What I have discovered is that if an old guitar has the word Gibson written on the headstock, the twiddly bit at the top end of the stick, then it will probably fetch between £2.4 and £24 THOUSAND, although it may well be made of plywood, as hollow-body Gibsons tend to be.*
But if it doesn’t bear the magic Gibson name, you can’t give the bloody thing away.
I discovered this, when I tried to sell my 1962 Epiphone E452T ‘Sorrento’ (see Posts passim). In 1956, Chicago Music, which owned the Gibson brand, acquired the Epiphone company. For ten years, Gibson remained the budget version of Epiphone, whose guitars were considered to have more cachet in the market. A number of models were created in parallel, using the same materials, dies and blanks, in the same factory in Kalamazoo, Michigan, and were sold under both brand names. They were identical, other than in some of the detailing and the quality of the fittings.
The E452T is, in fact, the slightly superior version of the Gibson ES125TC, which has been described as the ‘student’ model. But, thanks to clever rebranding, the 1960s Gibson nowadays sells as a collectors’ item for anything between £1,800 and £2,500, while I cannot even get an offer around £800 for my superior but otherwise identical Epiphone, which is in remarkable condition for 52 years of age and made by exactly the same people, in the same place, to the same design, from the same bits of plywood and metal, because it has the name Epiphone written on the twiddly end of the stick, and not bloody Gibson.
Guitars sell for even more, don’t they, when the name on the headstock is allied with that of some celebrity endorser. A good rockstar signature is often worth an extra few tens or hundreds of pounds, and makes for a story to attach to the product publicity. This usually tells of how the Gilded Demiurge has worked tirelessly for years in collaboration with craft elves of unrivalled artistry to design the perfect instrument for all of that stellar dexterity to rub-off on 15-year-old you, alone in your lonely room and dreaming of fame. If Eric Clapton had personally played all the guitars with his name on them, he would never have had the time to become famous.
Worse, is the dealer markup. I had to pay the dealer £1,400 to acquire my Epiphone. I fell for it two years ago, out of sheer boredom while attending a weekend jazz workshop. Amid another thirty or so foolish old men flourishing their cherished plywood Gibsons out of their plush coffins, many costing upwards of £10,000 (see, it gets worse!), to spend the hours before lunch dutifully strumming the changes from Sweet Sue under the jaundiced eye of a weary virtuoso, I could not stop my other self buying it. It had a wonderfully slick playing action and a great jazz tone, it played me for about an hour and I just had to have it…. I checked with Mister Internet, and found only three others for sale in the UK, not necessarily in such good or original condition, yet all costing more. It seemed like a fair price for a unique item: a ‘collectible’….

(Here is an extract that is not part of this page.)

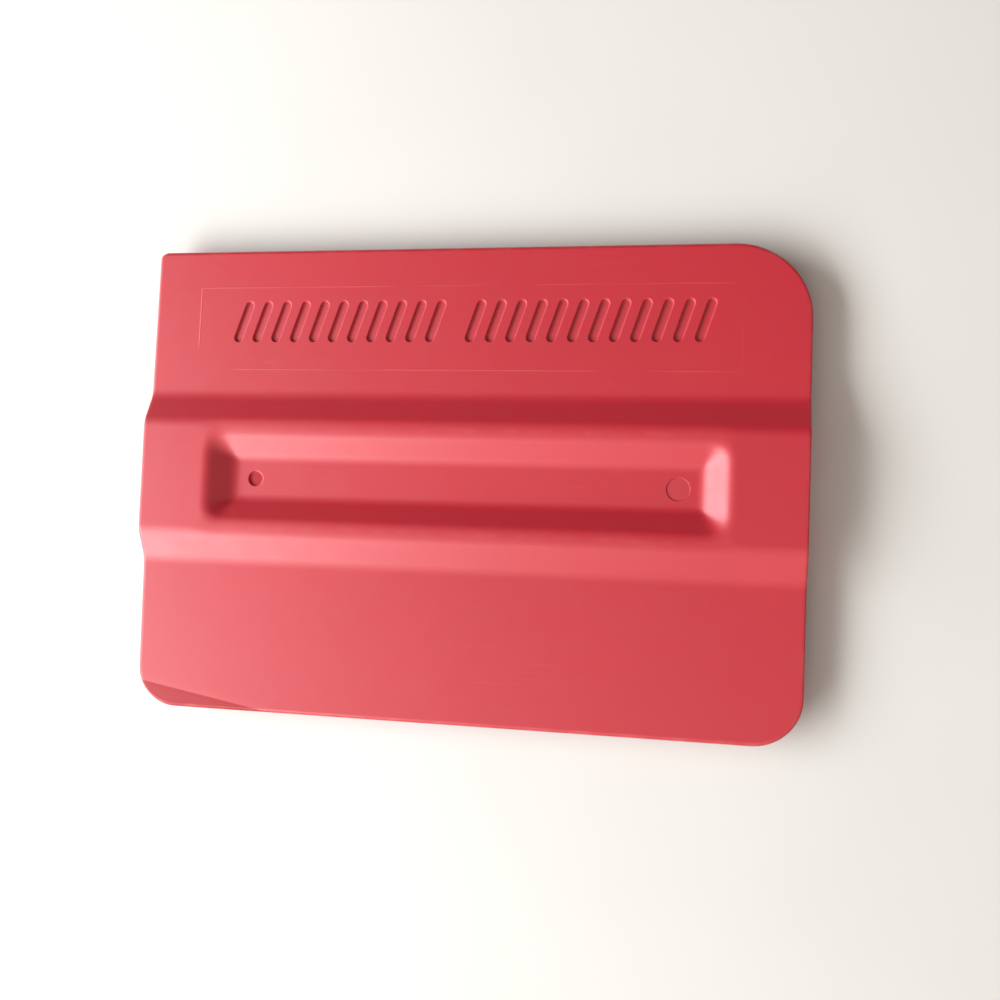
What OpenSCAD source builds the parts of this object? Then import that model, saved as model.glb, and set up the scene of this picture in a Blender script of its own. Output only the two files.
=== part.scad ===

But every time you buy a ‘heritage’ guitar from a dealer, beware. He will be charging you twice what the instrument is worth, were you to presume to sell it again. And if you offer it back to a dealer, he will give you half of what you gave for it and sell it on again for four times as much. No-one else will be very interested in buying it at any price: there are tens of thousands of secondhand guitars languishing on sales websites the world over. (To the hallowed halls of guitar fame, many are called, but, as I discovered on stage that night in 1965 in front of an audience of 200 uncomfortably shuffling schoolboys, few are chosen.)
You can never win, with a dealer. (They do, after all, have overheads. You don’t. Living is optional.)
And you can never win, if you fail to understand one thing about the magical quality invested in a brand: that graphic expression of people’s blind faith in meaningless symbols of power and prestige:
It doesn’t half improve your playing.
Postscriptum
The Friday-evening email Bulletin of Earthly Delights arrives from Guitar Guitar, a sales website not unknown to me, to provide a perfect example of what I am saying, innit.
There is a particular design of guitar called a ‘Les Paul’, doesn’t matter what that is. There was an original, once. Just to say that a pre-owned Les Paul-style guitar made by a company called Westfield is listed at £125, while the virtually indistinguishable-looking pre-owned Gibson ‘1959 edition’ Les Paul above it, signed by the rock god Paul Kossoff, is ‘Only £7,995’)….
Made, of course, from pure Martian crystal, inlaid with hens’ teeth; strings handspun by especially blinded fairies from Madonna’s personal hair….
*Hang on, I’ve just found a 1937 Gibson jumbo acoustic guitar online, advertised at a tad under SIXTY thousand… Blimey.